In terms of the actual evening, don’t be the group that shows up too early to the dance. Awkward. Don’t forget you have a date, as in, don’t just ditch them for the dance floor, or another person. Girls frequently just run to the dance floor, and guys are left behind to sulk. Try to at least coax them to the dance floor, and if they still refuse, at least you gave it your best try. Don’t avoid or hide from your date. Not nice. Not normal. Not okay. You can probably be sure you are committing such an act if you find yourself walking around nervously, waiting for your abandoned date to jump out at you, when you least expect it, finding you at last.

Don’t stalk your date. Meaning, don’t be breathing down their neck the whole night. But if someone seems to be forgetting you’re their date, it’s okay to go up to them and ask what they want to do. Just don’t be creepy.

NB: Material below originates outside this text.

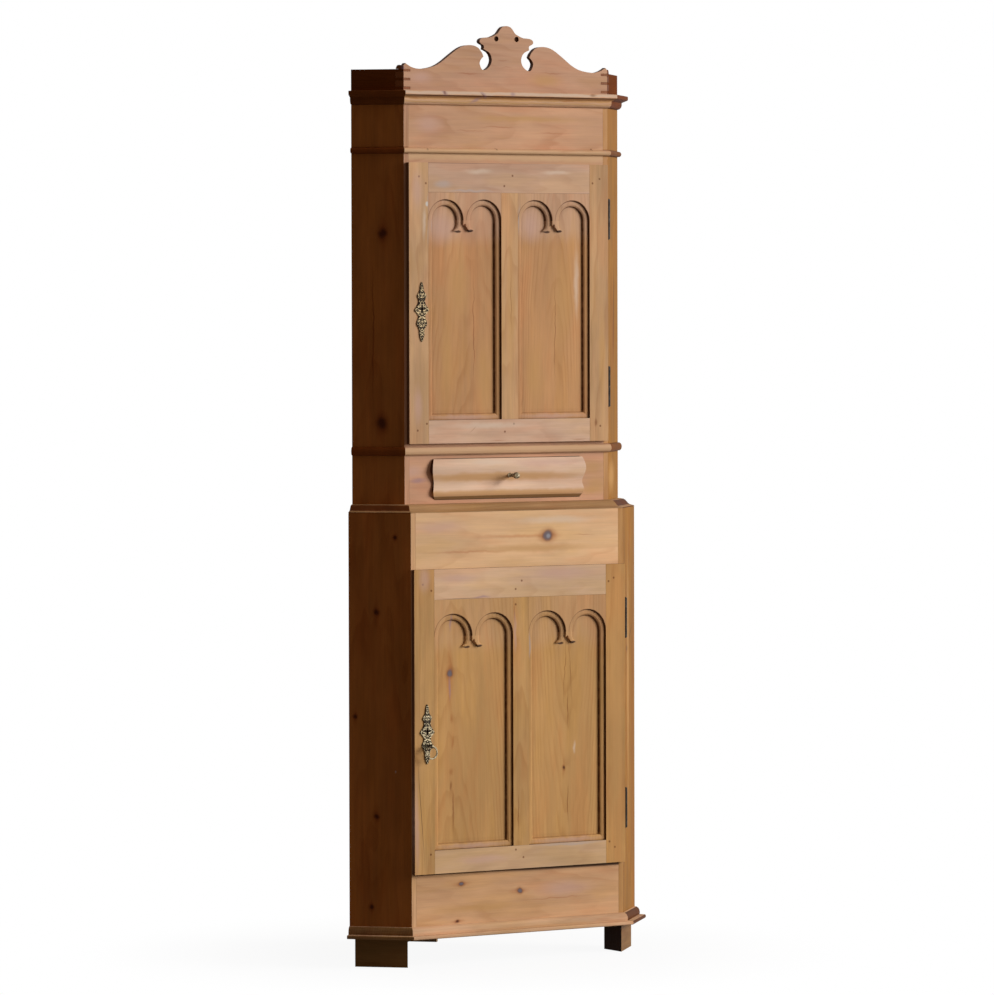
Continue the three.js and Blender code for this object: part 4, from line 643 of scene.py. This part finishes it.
def dress_fronts():
    board("frieze_board", srgb(196, 151, 117), 41, [
        *level_pegs((-0.2067, 1.7462), (-0.0303, 1.7484), (0.2187, 1.7509)),
        ("slate", 0.2512, 1.785, 0.0019, 0.06), ("streak", -0.02, 1.797, 0.08, 0.0022),
        ("streak", -0.09, 1.788, 0.06, 0.0018, 0.02), ("streak", 0.12, 1.785, 0.07, 0.002),
        ("gold", 0.05, 1.815, 0.2, 0.01), ("pink", -0.2, 1.8, 0.05, 0.03),
        ("butter", 0.0, 1.7365, 0.9, 0.016)],
        axes=LEVEL, pith=(1.79, 0.07), slope=0.04, wobble=0.012, spacing=0.006, contrast=0.26, mottle=0.08)
    board("drawer_surround", srgb(198, 151, 119), 42, [
        ("violet", -0.228, 1.0385, 0.03, 0.009), ("pink", -0.24, 1.06, 0.04, 0.02),
        ("gold", 0.22, 1.06, 0.05, 0.025), ("gold", 0.232, 1.02, 0.05, 0.03),
        ("gold", 0.0, 0.985, 0.24, 0.006), ("slate", 0.2512, 1.04, 0.0019, 0.045),
        ("gold", 0.215, 1.01, 0.04, 0.012), ("butter", 0.0, 1.101, 0.9, 0.012),
        ("streak", -0.1, 1.091, 0.05, 0.0016), ("streak", 0.1, 1.093, 0.06, 0.0016)],
        axes=LEVEL, pith=(0.95, 0.3), slope=0.02, contrast=0.16, mottle=0.09)
    # On the drawer front the amber bands are painted shade on the hollows that face down, the band at its
    # bottom is painted shade on its underside, and its dark narrow sides are painted shade.
    board("drawer_front", srgb(214, 181, 154), 43, [
        ("amber_shade", -0.03, 1.0445, 0.3, 0.0135), ("amber_shade", -0.02, 1.0085, 0.6, 0.011),
        ("pink", 0.1, 1.073, 0.14, 0.012), ("pale", -0.05, 1.076, 0.08, 0.009),
        ("underside_shade", 0.0, 0.9955, 0.6, 0.0095)],
        axes=LEVEL, pith=(1.0, 0.3), slope=0.02, contrast=0.12, mottle=0.08, walls=srgb(70, 34, 14))
    # The cresting's narrow sides are darkened as painted shade.
    board("cresting_board", srgb(186, 144, 115), 44, [
        ("violet", -0.263, 1.9185, 0.006, 0.01), ("pink", -0.22, 1.9, 0.04, 0.02),
        ("streak", -0.1, 1.91, 0.05, 0.003), ("gold", 0.1, 1.9, 0.06, 0.02),
        ("streak", -0.01, 1.94, 0.02, 0.002), ("streak", 0.0, 1.925, 0.02, 0.0016),
        ("streak", 0.12, 1.915, 0.05, 0.0022)],
        axes=LEVEL, pith=(1.85, 0.22), slope=0.04, contrast=0.18, mottle=0.09, walls=srgb(96, 58, 34),
        bevel=(UPPER_HALF, UPPER_FRONT, EDGE_LEFT, EDGE_RIGHT))
    board("lower_rail_top", srgb(217, 176, 133), 45, [
        ("streak", 0.0, 0.9165, 0.16, 0.006), ("streak", -0.12, 0.8856, 0.15, 0.004),
        *knot(0.077, 0.9158, 0.0125, 0.045), ("heart", 0.0765, 0.916, 0.0125, 0.012),
        ("slate", 0.0785, 0.915, 0.0075, 0.007), ("streak", 0.17, 0.9155, 0.04, 0.0016),
        ("pink", -0.2, 0.94, 0.1, 0.02), ("gold", 0.05, 0.89, 0.25, 0.012),
        ("pale", 0.1, 0.95, 0.14, 0.012)],
        axes=LEVEL, pith=(0.9, 0.2), slope=0.03, contrast=0.18, mottle=0.08)
    board("lower_rail_bottom", srgb(202, 157, 116), 46, [
        *knot(-0.1465, 0.1736, 0.0055), *knot(0.0027, 0.1509, 0.006), *knot(-0.1569, 0.0943, 0.004),
        ("heart", 0.0027, 0.1509, 0.0065, 0.0055), ("heart", -0.1465, 0.1736, 0.006, 0.0045),
        # Painted shadow of the gap under the lower door, wider to the right.
        ("gap_shadow", 0.0, 0.1985, 0.9, 0.0034), ("gap_shadow", 0.2, 0.1965, 0.36, 0.0058),
        ("streak", 0.1, 0.13, 0.12, 0.002), ("pink", 0.12, 0.15, 0.1, 0.025),
        ("gold", -0.1, 0.12, 0.14, 0.014)],
        axes=LEVEL, pith=(0.1, 0.2), slope=0.04, contrast=0.18, mottle=0.09)
    board("base_moulding", srgb(204, 164, 128), 61, axes=LEVEL, pith=(0.0, 0.3), contrast=0.2, shine=0.05,
          edge=(LOWER_HALF, LOWER_FRONT, srgb(135, 99, 61), srgb(82, 44, 14)))
    board("lower_top_board", srgb(170, 131, 91), 62, axes=LEVEL, pith=(0.9, 0.3), contrast=0.2, shine=0.05,
          edge=(LOWER_HALF, LOWER_FRONT, srgb(104, 56, 25), srgb(79, 40, 12)))
    board("cornice_top_board", srgb(200, 162, 130), 63, [
        # On the cornice the cream band is painted highlight on the nose, the line under it painted shadow,
        # and the amber band painted shade that fades into the cove's orange.
        ("cream_highlight", 0.0, 1.8672, 0.9, 0.004), ("amber_shade", 0.0, 1.8565, 0.9, 0.0055),
        ("gold", 0.0, 1.8485, 0.9, 0.003), ("line", 0.0, 1.861, 0.6, 0.0022),
        ("violet", -0.1735, 1.868, 0.014, 0.008, -0.6), ("dark", -0.172, 1.867, 0.006, 0.006, -0.6),
        ("violet", -0.0718, 1.8646, 0.018, 0.006, -0.6), ("dark", -0.075, 1.864, 0.01, 0.003, -0.6),
        ("violet", 0.0007, 1.8658, 0.01, 0.007), ("dark", 0.2081, 1.8685, 0.012, 0.006),
        ("violet", -0.0864, 1.8525, 0.02, 0.007, 0.5), ("streak", -0.24, 1.856, 0.02, 0.003),
        ("streak", 0.15, 1.855, 0.03, 0.003)],
        axes=LEVEL, pith=(1.8, 0.3), contrast=0.2, shine=0.04,
        edge=(UPPER_HALF, UPPER_FRONT, EDGE_LEFT, EDGE_RIGHT))


# Side boards

# Across a side board's face, from its front edge to the wall
ACROSS_LEFT, ACROSS_RIGHT = (-H, H, 0), (H, H, 0)
# The side lengths of the frieze and waist beads, which are one with the upper side boards
SIDE_BEADS = [("bead", 1.7441, 0.0, 0.008, 9.0), ("bead", 1.102, 0.0, 0.0105, 9.0)]


def side_board(name, colour, front, seed, across, marks):
    board(name, colour, seed, marks, axes=(Z, across), pith=(0.12, 0.2), spacing=0.007, front=front,
          shine=0.05)


def dress_sides():
    # The feet's faces that look left are darkened as painted shade.
    for side, sign, across, colour, foot, foot_left_shade in (
            ("left", -1, ACROSS_LEFT, EDGE_LEFT, srgb(126, 93, 52), srgb(66, 36, 17)),
            ("right", 1, ACROSS_RIGHT, EDGE_RIGHT, srgb(131, 98, 63), srgb(50, 28, 12))):
        board("gallery_" + side, colour, 47 + sign, axes=(across, Z), pith=(1.9, 0.3), front=PIN,
              shine=0.01)
        board("foot_" + side, foot, 55 + sign, axes=(across, Z), pith=(0.0, 0.3), left_face=foot_left_shade,
              shine=0.03)
    side_board("upper_return_left", SIDE_LEFT, srgb(190, 146, 116), 51, ACROSS_LEFT, [
        *SIDE_BEADS, *knot(1.5673, 0.1086, 0.011, 0.05), *knot(1.1616, 0.1114, 0.013, 0.06),
        ("dark", 1.35, 0.13, 0.2, 0.003)])
    side_board("lower_return_left", SIDE_LEFT, srgb(202, 160, 120), 52, ACROSS_LEFT, [
        *knot(0.7587, 0.1161, 0.007, 0.04), *knot(0.5366, 0.1633, 0.006, 0.03),
        *knot(0.3234, 0.1175, 0.007, 0.04), *knot(0.1292, 0.1284, 0.006, 0.03),
        *knot(0.9194, 0.0754, 0.005, 0.02), ("grey", 0.4202, 0.0745, 0.004, 0.003)])
    side_board("upper_return_right", SIDE_RIGHT, srgb(184, 138, 94), 53, ACROSS_RIGHT, [
        *SIDE_BEADS, ("crack", 1.079, 0.1108, 0.013, 0.0022), ("dark", 1.4, 0.13, 0.14, 0.012),
        ("gold", 1.04, 0.1, 0.05, 0.05), ("dark", 1.42, 0.1, 0.1, 0.004)])
    side_board("lower_return_right", SIDE_RIGHT, srgb(190, 142, 90), 54, ACROSS_RIGHT, [
        ("crack", 0.694, 0.127, 0.03, 0.004, 1.0), *knot(0.6619, 0.0897, 0.007, 0.03),
        ("streak", 0.55, 0.15, 0.4, 0.012), ("gold", 0.6, 0.1, 0.4, 0.02),
        ("streak", 0.4, 0.09, 0.2, 0.006)])


# Boards inside and at the back, which were never waxed

UNWAXED = 0.75


def dress_inside():
    for side, seed, across in (("left", 71, (H, H, 0)), ("right", 73, (H, -H, 0))):
        for i, stage in enumerate(("lower", "upper")):
            board(stage + "_back_" + side, INSIDE, seed + i, axes=(Z, across), pith=(0.1, 0.4),
                  spacing=0.008, rough=UNWAXED)
    for i, name in enumerate(("lower_floor_board", "lower_shelf", "drawer_board", "upper_floor_board",
                              "upper_shelf", "drawer_bottom")):
        board(name, INSIDE, 75 + i, axes=FLAT, pith=(0.05 * i - 0.1, 0.3), spacing=0.008, rough=UNWAXED)
    for i, name in enumerate(("drawer_side_left", "drawer_side_right")):
        board(name, INSIDE, 83 + i, axes=(Y, Z), pith=(1.0, 0.3), rough=UNWAXED)
    board("drawer_back", INSIDE, 85, axes=LEVEL, pith=(1.0, 0.3), rough=UNWAXED)


# Metal

# The plates' narrow sides are darkened as painted shade, in the second colour.
HOLLOW, PLATE_EDGE_SHADE = (0.02, 0.013, 0.008), (0.02, 0.01, 0.005)
SCROLL_SIZE = 0.019
# Middle across, middle up and keyhole's height of each lock plate, and its colour where it is rubbed
LOCK_PLATES = {
    "upper_door_lock_plate": (-0.225, 1.4, 1.4066, (0.25, 0.185, 0.1)),
    "lower_door_lock_plate": (-0.24, 0.5, 0.5065, (0.35, 0.285, 0.175)),
}


def dress_metal():
    for name, (middle, level, key, bright) in LOCK_PLATES.items():
        dress([name], metal(name, bright, HOLLOW, scale=150, rough=0.4, spread=0.3, lift=0.0012,
                            scrolls=(middle, level, SCROLL_SIZE, key), edges=PLATE_EDGE_SHADE))
    dress(["ring_pull", "drawer_knob"], metal(
        "ring_brass", (0.5, 0.42, 0.27), (0.07, 0.045, 0.025), scale=160, rough=0.28, spread=0.3, seed=3.0))
    fittings = [name for name in NODES if "_hinge_low_" in name or "_hinge_high_" in name
                or name.endswith(("lock_case", "lock_bolt"))]
    dress(fittings, metal(
        "iron", (0.03, 0.025, 0.021), (0.012, 0.01, 0.008), scale=90, rough=0.5, spread=0.2, seed=5.0))


add_camera()
add_light()
add_floor()
dress_doors()
dress_fronts()
dress_sides()
dress_inside()
dress_metal()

Don’t act like Miley Cyrus on the dance floor… and I guess that’s not literally speaking, but it seriously is the way some people dance. Biggest do of dances- and it seems so obvious considering the name of these events- but D.A.N.C.E. On the party bus or limo, at the dance, at the after party if you have one, it makes the night so much more fun. People who sulk at tables or on the benches at the dance shouldn’t even bother going. Even if you fear that you’re a horrible dancer, get over it. There isn’t much skill required in hopping up and down or grinding with someone. While it’s generally guys who avoid dancing, the ones who end up being able to let go of their fears of looking like an idiot seem to have much more fun, and in turn so do their dates.